Flirting with, but Avoiding, a Recession
At the NADA annual convention held last month in San Francisco, Taylor predicted that while 2008 U.S. car and light-truck sales will likely suffer significantly during the first quarter and into the second, he expects that gasoline prices will drop later in the year, perhaps to as low as $2.50/gal. And, Taylor predicts just a modest rise in unemployment. Together, these two trends should spur auto sales, he says.
So are we headed for a recession? I don’t believe so, even though it undoubtedly feels like a recession to many manufacturers right now.
Most economists define a recession as two consecutive quarters with a declining GDP. Using that definition, a recession seems unlikely, even as housing starts, auto sales and fuel prices restrict sales of durable goods—bread and butter products for metalformers.
On the favorable side of the scale: consumer confidence is well above levels of previous prerecessionary times; interest rates are trending downward; and the unemployment rate has been remarkably stable. And, in a rare example of bipartisanship, the government managed to quickly move forward with the giant two-year, $168-billion economic-stimulus package.

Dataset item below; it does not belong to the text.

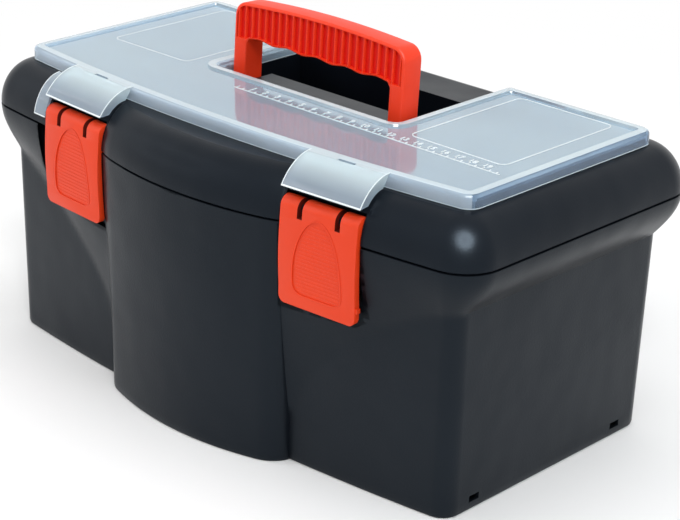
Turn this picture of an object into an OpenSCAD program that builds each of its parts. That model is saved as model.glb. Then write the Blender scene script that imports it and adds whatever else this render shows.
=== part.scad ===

The U.S. Consumer Confidence Index (CCI), which denotes the degree of optimism on the state of the economy, has dropped consistently since July of last year (except for a slight uptick in December). However, in January, the CCI revealed that 20.7 percent of consumers believed that business conditions were “good,” while 20 percent claimed business conditions were “bad.”
The CCI also shows a decent job-market outlook—one reason I believe that the downturn will be short-lived and a recession averted.
Another reason I don’t foresee a recession: One of the primary predictors of a looming recession historically has been dropping durable-goods orders and backlogs. Says Carl Steidtmann, chief economist and director, consumer business, Deloitte Research, “When a recession approaches, consumer demand falls off, inventories pile up…and manufacturers have to cut production.”
Well, the U.S. Census Bureau’s report, Manufacturers’ Shipments, Inventories and Orders, issued February 4, 2008, shows that new orders for manufactured goods in December, up six of the previous seven months, increased $10.1 billion or 2.3 percent. And, new orders for manufactured durable goods in December, up two consecutive months, increased $10.9 billion or 5.0 percent. This followed a 0.5-percent November increase, and coincides with a rise in unfilled orders for manufactured durable goods, up 31 of the last 32 months.
The Institute for Supply Management also issued positive news early in February. Its monthly Report on Business showed that the overall economy in January grew for the 75th consecutive month, and, more importantly to us, showed that the manufacturing sector expanded by 6.6 percentage points from December.
So a recession? No. So sit tight and plan accordingly for a mid- to late-year rally in durable-goods manufacturing. What better way to prepare than by attending our industry’s major tradeshow, Regional METALFORM, the star attraction in this month’s issue of MetalForming. METALFORM takes place April 1-3 in Birmingham, AL.
Yes, the economy has looked better on paper than it has felt for most manufacturers. But I believe that the storm we are experiencing is fast moving, and that bluer skies lie immediately ahead.